District court case could affect implementation of minimum resale price maintenance programs.

Sellers must still exercise great caution when designing minimum resale price programs for their resellers in the United States following the recently settled New York v. Herman Miller, Inc. case. This is despite the Supreme Court of the United States' landmark ruling just last year in Leegin Creative Leather Products, Inc. v. PSKS, Inc. that minimum resale price maintenance (MRPM) programs are no longer illegal per se but are to be evaluated under the Rule of Reason by weighing their anticompetitive harm against their pro-competitive benefits.

The Herman Miller case, which was brought by the Attorneys General of the States of New York, Illinois and Michigan, alleged that Herman Miller, Inc. (Herman Miller), a seller of high-end ergonomic office chairs, violated federal and state antitrust laws by establishing an MRPM program that had the effect of raising prices to consumers. On March 27, 2008, the U.S. District Court for the Southern District of New York entered a consent decree settling the case wherein Herman Miller agreed to cease its MRPM program and pay civil penalties of $750,000. As a result, sellers should note that certain states, 37 of which formally opposed the outcome in Leegin, are actively prosecuting MRPM programs, despite the Supreme Court's ruling in Leegin.

The Complaint

The states of New York, Illinois and Michigan alleged that Herman Miller's suggested retail price (SRP) policy was actually an MRPM program that violated Section One of the Sherman Act and various state antitrust laws, because the policy allegedly sought to "stabilize and artificially raise retail prices and retail price levels" for Herman Miller's Aeron™ chairs. Under the SRP policy, resellers allegedly had to agree with Herman Miller not to advertise below its dictated prices for Aeron™ chairs "in any medium where prices can be seen by consumers," including in-store price tags and resellers' own internet websites, or face termination or loss of access to Herman Miller's products for one year.

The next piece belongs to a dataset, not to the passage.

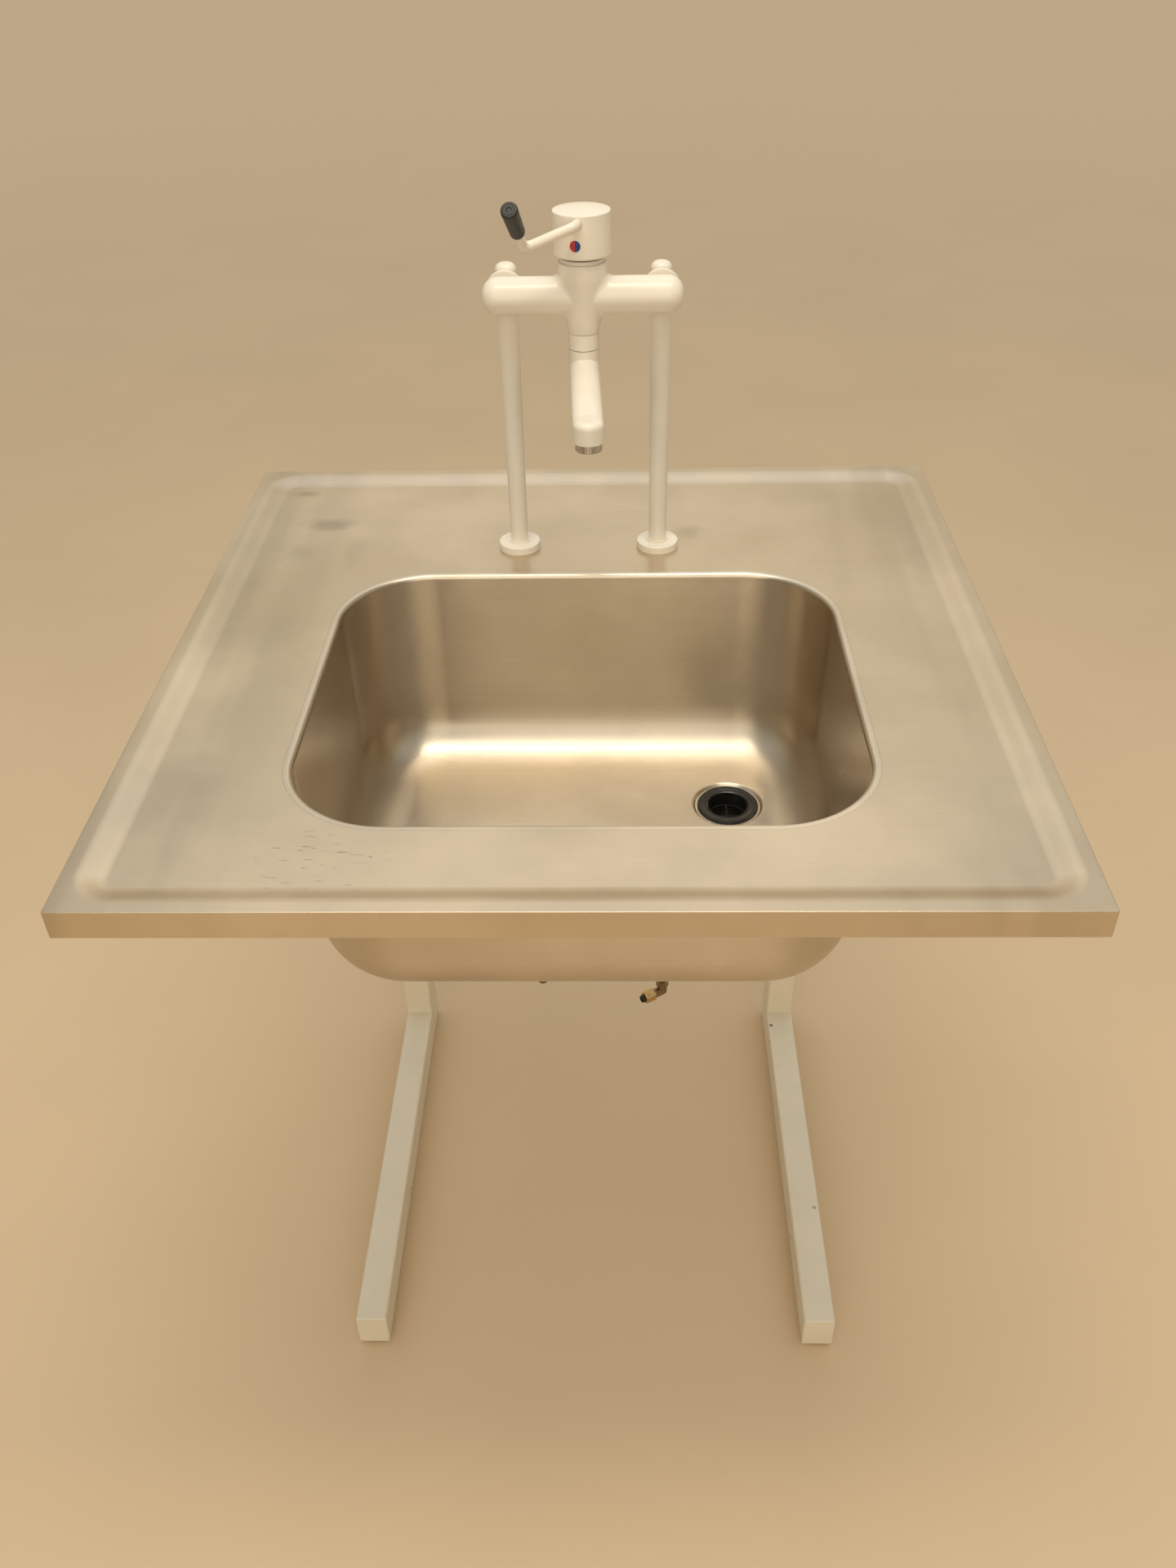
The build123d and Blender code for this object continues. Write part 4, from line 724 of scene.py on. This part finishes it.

The complaint also alleged that Herman Miller implemented its SRP policy as a result of complaints from some of its resellers that other resellers were discounting the prices of Aeron™ chairs and causing margins to fall. The complaint went on to allege that as a result of the SRP policy "the vast majority of retailers raised and maintained their retail price at the SRP level," and that the SRP policy "eliminated the advertised price as a selling tool." To cure this allegedly anticompetitive conduct, the complaint sought an injunction preventing Herman Miller from continuing its MRPM program as well as having Herman Miller pay for New York's, Illinois' and Michigan's costs, including attorneys' fees.

Analysis 

The Herman Miller case has several notable aspects for sellers and how they distribute their products. Sellers should take these into account when deciding whether to implement their own MRPM programs.

First, the complaint does not clearly lay out under which of the two legal standards, per se illegality or the Rule of Reason, Herman Miller's program violated the antitrust laws. Rather, the complaint merely alleges that Herman Miller's SRP policy was an unreasonable restraint of trade. Thus, these states do not appear to be analyzing MRPM programs under the Rule of Reason as Leegin holds they should. Indeed, the complaint does not allege that Herman Miller possessed a large share of any market. Instead, the complaint merely alleges that Aeron™ chairs are "very popular and highly sought-after." Thus, even sellers with small market shares that implement MRPM programs may be at risk for prosecution. Also, it is clear that these states did not consider whether the SRP policy promoted inter-brand competition against other brands of high-end office chairs, even if it reduced intra-brand competition for Herman Miller’s Aeron™ brand office chairs.

Second, sellers should note that Herman Miller's SRP policy only prohibited advertising below a certain price and did not actually prohibit resellers from selling below the minimum advertised price set by Herman Miller. In other words, Herman Miller’s SRP policy was a minimum advertised price program and not by its terms an explicit MRPM program. While Herman Miller’s SRP policy was aggressive by prohibiting retailers from advertising prices below minimums set by Herman Miller even on retailers' in-store price tags and their own internet websites, the complaint does not allege that Herman Miller sought actually to prohibit resellers from setting lower prices.

Third, the complaint alleged that Herman Miller implemented its SRP policy only after receiving complaints from some of its resellers about discounting by other resellers. This fact, if true, undermined Herman Miller's ability to argue that it enacted its SRP policy for pro-competitive purposes.

Thus, sellers considering a MRPM program since the Leegin decision should proceed very cautiously. They should, at a minimum, ensure that any MRPM program promotes inter-brand competition and only minimally restricts price.

Conclusion

The Herman Miller case illustrates that certain states, such as New York, Illinois, Michigan and California, will likely continue to prosecute MRPM under a per se approach, despite the Leegin decision. One possible explanation for this inconsistency is that the Herman Miller case resulted from a five-year investigation that predated the Leegin decision and was filed in conjunction with a consent decree without any admission of liability. Nevertheless, Herman Miller still had to endure a five-year investigation and a costly settlement to resolve these claims. This should give all sellers, not just those with high market shares, pause before implementing any MRPM program.